Mais on lit, tout de même. On lit attentivement. On passe sur le fond dantesque, florentin, vénitien, stambouliote. Mais on râle. On a bien le droit de râler. On sait qu’Inferno, ce n’est pas de la  littérature, au sens où ça n’invente rien, ou ça ne réinvente rien. C’est un plat réussi par un bon cuisinier qui a suivi pas à pas une recette de grand-mère hollywoodienne. Ce n’est pas un plat de chef. Mais oui, on râle. Parce que la Florence décrite est un décor de carton-pâte. Parce qu’on aurait aimé, par exemple, que la traversée du corridor Vasari, sur le Ponte Vecchio, soit un morceau de bravoure, quand elle n’est qu’une description servie par une prose de guide touristique – et pas des meilleurs. Parce que Dante méritait mieux, et Liszt aussi, et Botticelli. Parce que tout ramener à l’aune étatsunienne finit par devenir lassant. Petit florilège (non exhaustif) : « Les barreaux de fer forgé étaient surmontés de pointes dorées.

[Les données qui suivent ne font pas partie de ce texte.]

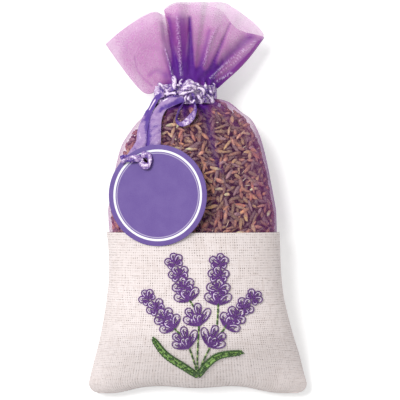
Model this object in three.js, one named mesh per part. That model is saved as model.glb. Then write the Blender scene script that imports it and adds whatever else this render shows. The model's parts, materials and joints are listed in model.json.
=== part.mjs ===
// Lavender sachet lying on its back, in millimetres.
// X runs across the bag, Y from the bottom seam to the frill, Z up from the table.
import * as THREE from 'three';

// Bag lengths, from the tips of the bottom corners up to the rim of the frill
const pocketLength = 61.8;
const pouchLength = 48.9;
const neckBandLength = 6.6;
const frillLength = 32.7;

// Bag widths
const cornerWidth = 84;
const hemWidth = 65.3;
const neckWidth = 23.4;
const frillWidth = 60.3;

// Bag depths and heights above the table
const bagDepth = 30;
const neckDepth = 13;
const cornerSeamHeight = 5;
const sideSeamHeight = 12;
const neckHeight = 14;
const rimHeight = 8.5;
const rimFrontRise = 5.7;
const rimBackDrop = 3;
const seamLip = 1.4;
const backDepth = 15.4;

// Cloth
const linenThickness = 0.8;
const organzaThickness = 0.5;
const layerGap = 0.3;
const tuckLength = 6;
const backStepLength = 8;

// How the filled pocket closes towards its bottom seam
const closingLength = 24;
const cornerDrop = 3.4;
const cornerDropReach = 14;
const cornerDropShares = [0.42, 0.8];
const cornerRound = 3.5;
const flarePower = 1.8;

// How the filled pouch narrows to the neck
const shoulderPower = 11;
const taperShare = 0.33;
const taperPower = 1.5;
const depthTaperPower = 2.6;

// How far the pouch and the neck lean to the left, and where the lean sets in
const pouchLean = -2.7;
const neckLean = -4.75;
const leanStart = -32;
const leanEnd = 12;
const neckLeanReach = 6;

// Roundness of the cross-section: flat at the corners, full in the middle
const cornerPower = 1.6;
const middlePower = 0.9;
const cornerPowerReach = 34;

// Gathers: their crests and valleys in turn, as shares of the half width from the middle
const foldShares = [-1, -0.7, -0.45, -0.217, -0.091, 0.065, 0.21, 0.3, 0.41, 0.58, 0.69, 0.79, 0.91, 1];
const neckFold = 0.8;
const frillFold = 1.2;
const gatherReach = 13;

// Frill: two lobes with a notch between them. Each row of the rim's table gives the place
// across, the drop from the top of the frill, the front's rise and the back's drop, all as shares
const frillMiddle = -4.95;
const tipDrop = 14;
const rimShares = [
  [-1, 1.16, 0, 0], [-0.76, 0.77, 0.35, 0.7], [-0.53, 0.43, 0.55, 1], [-0.38, 0.28, 0.55, 0.95],
  [-0.3, 0.42, 0.45, 0.7], [-0.22, 0.12, 0.95, 0.2], [-0.06, 0.02, 1, 0.1], [0.21, 0, 0.82, 0.35],
  [0.42, 0, 0.88, 0.5], [0.6, 0.12, 0.7, 0.6], [0.76, 0.38, 0.5, 0.6], [0.9, 0.62, 0.26, 0.45],
  [1, 0.95, 0, 0],
];

// Lower edges of the frill from the neck to its tips, as shares of the way across and up
const leftEdgeShares = [[0, 0], [0.1, 0.02], [0.28, 0.02], [0.48, 0.19], [0.74, 0.6], [1, 1]];
const rightEdgeShares = [[0, 0], [0.1, 0.01], [0.28, 0.11], [0.52, 0.36], [0.75, 0.63], [1, 1]];
const edgeReachShare = 0.6;

// Filling
const fillingGap = 0.55;
const fillingNeckGap = 2.5;
const fillingBottomGap = 1.6;
const fillingEndPower = 6;
const lumpDepth = 1.5;

// Ribbons
const ribbonWidth = 6;
const ribbonThickness = 0.5;
const knotWidth = 7;
const knotHeight = 5.4;
const knotDepth = 4.4;
const knotSquareness = 0.7;
const knotOffset = 2.2;
const loopLength = 11;
const loopWidth = 7.4;
const loopBandWidth = 3.4;
const loopOffset = 0.4;
const loopTilt = THREE.MathUtils.degToRad(-23);
const loopClearance = 0.8;

// Route of the two ribbon tails that hold the tag, from the knot to the hitch behind the tag:
// x, y, z of the middle line, the ribbon's visible width, and its sideways slope
const rightTail = [
  [-5.9, 37.9, 21.0, 3.2, 0], [-10.2, 36.9, 20.5, 3.6, -0.15], [-13.2, 34.6, 20.0, 4.0, -0.7],
  [-15.4, 30.5, 21.9, 4.6, -0.4], [-16.0, 25.5, 24.0, 5.2, -0.25], [-16.1, 20.5, 25.7, 5.4, -0.22],
  [-17.3, 16.4, 26.5, 4.6, -0.22], [-19.2, 14.0, 26.6, 3.4, -0.2],
];
const leftTail = [
  [-15.4, 38.0, 17.3, 3.0, -1.1], [-17.7, 34.6, 17.6, 3.2, -1.2], [-20.4, 30.5, 20.1, 4.4, -0.8],
  [-21.9, 25.5, 22.2, 5.0, -0.5], [-22.1, 20.5, 23.9, 5.2, -0.36],
  [-23.9, 16.4, 24.8, 4.6, -0.28], [-26.0, 14.2, 24.9, 3.4, -0.2],
];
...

On eût dit la clôture d’une maison de banlieue américaine » (pour info, c’est là la description des grilles qui protègent les Portes du paradis devant le baptistère sur la place du Duomo à Florence) ; « Langdon avait toujours du mal à comprendre comment cette minuscule cité – à peine deux fois la superficie de Central Park à New-York – avait pu être un jour l’une des plus puissantes d’Occident » (pour info, la minuscule cité est Venise) ; « à perte de vue, la grotte déroulait le voile sombre et lisse de ses eaux, semblable à la surface noire d’un étang gelé de Nouvelle-Angleterre » (pour info, il s’agit des souterrains inondés sous Sainte-Sophie, à Istanbul) ; allez, une petite dernière citation : « à voir la foule de visiteurs qui entrait et sortait des arches, le marché aux épices semblait plus grand qu’un centre commercial américain » (pour info, il s’agit du marché aux épices de la même Istanbul).
   
Inferno n’est pas un livre érudit. Il n’est jamais fait appel à la culture du lecteur (que l’on suppose nulle, a priori). Les allusions littéraires, historiques, sont dévidées comme un catalogue encyclopédique, et les implications politiques et économiques ne sont jamais discutées ni mises en perspective, mais assénées comme des vérités premières. Le thème de la surpopulation et de ses implications aurait mérité – mériterait – un traitement humaniste. Mais pour l’Humanisme, on repassera. Pour un bouquin qui prône une nouvelle Renaissance, on est, avec Inferno, dans les bas-fonds de l’obscurantisme.



NB : ce livre aura au moins le mérite de renvoyer le lecteur curieux et conscient vers le texte de Dante, superbement édité par les éditions Diane de Selliers (illustrations de Botticelli, traduction Jacqueline Risset). Une application est disponible pour les smartphones, qui montre l' "entonnoir".